La tercera edad es la que más ha padecido los efectos de la COVID-19. A la alta mortalidad, hay que sumar el aislamiento y en ocasiones los retrasos en diagnósticos y tratamientos.
Aunque el mayor problema es el agravamiento de las enfermedades crónicas debido a la falta de control médico durante un año. Esto afecta a personas con diabetes, epoc, problemas cardiaco, y, sobre todo, se aprecia un mayor deterioro en las demencias. El deterioro es, pues, múltiple: físico, funcional y mental.
En España, 500 000 personas padecen algún tipo de demencia. Es de esperar que estas cifras aumenten no solo por los efectos de la pandemia, sino por la evolución demográfica de la población.
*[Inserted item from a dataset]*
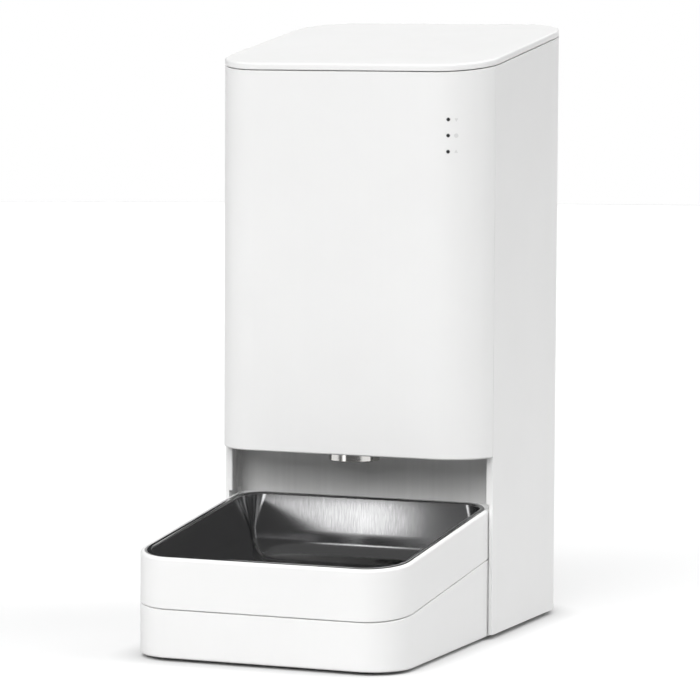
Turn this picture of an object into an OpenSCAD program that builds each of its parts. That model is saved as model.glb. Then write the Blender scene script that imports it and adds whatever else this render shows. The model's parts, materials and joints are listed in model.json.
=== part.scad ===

Para ellas, el aislamiento ha sido muy perjudicial, y para sus cuidadores una sobrecarga que pasa también una costosa factura.
Los retrasos en los diagnósticos, debidos a la saturación de los centros de atención primaria al miedo a ir al hospital está haciendo que las personas mayores lleguen con las patologías agravadas. Entre acudir al primer síntoma a hacerlo cuando ya no se puede más, se pierde un tiempo precioso que hace que los tratamientos sean más agresivos, largos o que no sean posibles.
También los retrasos en la atención ha hecho que se acumules listas de espera en patologías de solución sencilla pero muy invalidantes como la de operación de cataratas.
También se han visto paralizadas las acciones relacionadas con el envejecimiento activo: se ha resentido la dieta, la actividad física y se ha reducido el contacto afectivo y social.
Como consecuencias psicológicas, han aumentado la ansiedad, es estrés y la depresión. Esto se relaciona con el aislamiento y el miedo a contraer la enfermedad.
La consecuencia final es que en España se ha acortado en un año la esperanza de vida.